Le Tableau volé vaut donc finalement plus pour ses personnages, que pour son récit, qui étrangement passe au second plan et ne sert qu’au point de départ de toutes les interactions. La photo de Pierre Milon (Et la fête continue !, Twist à Bamako, Profession du père) est un peu trop passe-partout et fait penser à un téléfilm de luxe, le montage est sans doute platounet, mais la force des comédiens et des dialogues emportent facilement l’adhésion au final. Dernière chose, Le Tableau volé est dédié à Sophie Fillières, disparue en 2023, réalisatrice, scénariste, ancienne compagne de Pascal Bonitzer et mère de leur fille Agathe.
LE DVD
Après Blaq Out, Ad Vitam et France. TV Distribution qui s’étaient occupés du service après-vente de ses derniers films, Le Tableau volé de Pascal Bonitzer débarque chez Pyramide Vidéo, en DVD et Blu-ray. Le visuel reprend logiquement celui de l’affiche d’exploitation, dessinée par Floc’h, qui s’était déjà occupé de celles du Grand alibi, Cherchez Hortense et Tout de suite maintenant. Le menu principal est animé et musical.

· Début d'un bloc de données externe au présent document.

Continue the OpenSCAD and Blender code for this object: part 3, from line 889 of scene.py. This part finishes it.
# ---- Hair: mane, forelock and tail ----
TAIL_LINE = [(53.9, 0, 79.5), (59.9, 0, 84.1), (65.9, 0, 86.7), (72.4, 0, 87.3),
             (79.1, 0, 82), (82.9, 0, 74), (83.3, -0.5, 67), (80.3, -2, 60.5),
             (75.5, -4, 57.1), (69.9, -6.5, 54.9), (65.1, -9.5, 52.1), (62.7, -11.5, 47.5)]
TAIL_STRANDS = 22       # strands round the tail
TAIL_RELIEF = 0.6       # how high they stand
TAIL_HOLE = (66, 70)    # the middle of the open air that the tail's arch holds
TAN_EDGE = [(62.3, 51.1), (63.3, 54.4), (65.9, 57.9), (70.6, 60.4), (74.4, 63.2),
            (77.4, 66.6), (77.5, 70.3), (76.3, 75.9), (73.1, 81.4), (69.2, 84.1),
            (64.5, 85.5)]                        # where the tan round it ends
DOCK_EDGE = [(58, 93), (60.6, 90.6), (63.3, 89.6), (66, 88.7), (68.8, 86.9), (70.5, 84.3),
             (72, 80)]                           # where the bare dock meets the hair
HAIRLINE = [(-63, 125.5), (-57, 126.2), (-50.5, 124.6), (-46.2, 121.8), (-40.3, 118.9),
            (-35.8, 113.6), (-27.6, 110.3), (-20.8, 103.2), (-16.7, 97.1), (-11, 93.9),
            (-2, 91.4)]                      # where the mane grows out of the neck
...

Outre la bande-annonce, nous trouvons un entretien avec Pascal Bonitzer, mené par Philippe Rouyer (27’). Une interview qui manque de rythme, sans doute en raison des questions peu recherchées et qui ont parfois l’air d’ennuyer le réalisateur. On en apprend tout de même sur la genèse du film (« assez inhabituel » dit-il, car en fait une commande du producteur Saïd Ben Saïd), l’histoire vraie à l’origine du Tableau volé, la création des personnages, sur ses recherches concernant le monde du marché de l’art, sa collaboration avec les comédiens et le directeur de la photographie Pierre Milon, la création de l’affiche par Floc’h et le choix du titre.
L’Image et le son
L’éditeur se rattrape sur la qualité technique et force est de constater que le rendu du master est superbe ! La colorimétrie est vive et chatoyante, les teintes chaudes et froides s’allient avec homogénéité, le piqué est acéré. Le cadre fourmille de détails, l’on se régale des séquences extérieures d’une belle clarté. Relief, précision, richesse des contrastes, définition au top, un vrai sans-faute.
Immersion totale que cette piste Dolby Digital 5.1 qui offre un confort sonore dynamique et un bel écrin acoustique. Les dialogues sont exsudés avec force par la centrale, la balance frontale est ardente et les ambiances en extérieur ne sont jamais oubliées. La piste stéréo est également impressionnante et propose un confort suffisant pour qui n’est pas équipé en 5.1. L’éditeur joint les sous-titres français destinés au public sourd et malentendant, ainsi qu’une piste en audiodescription.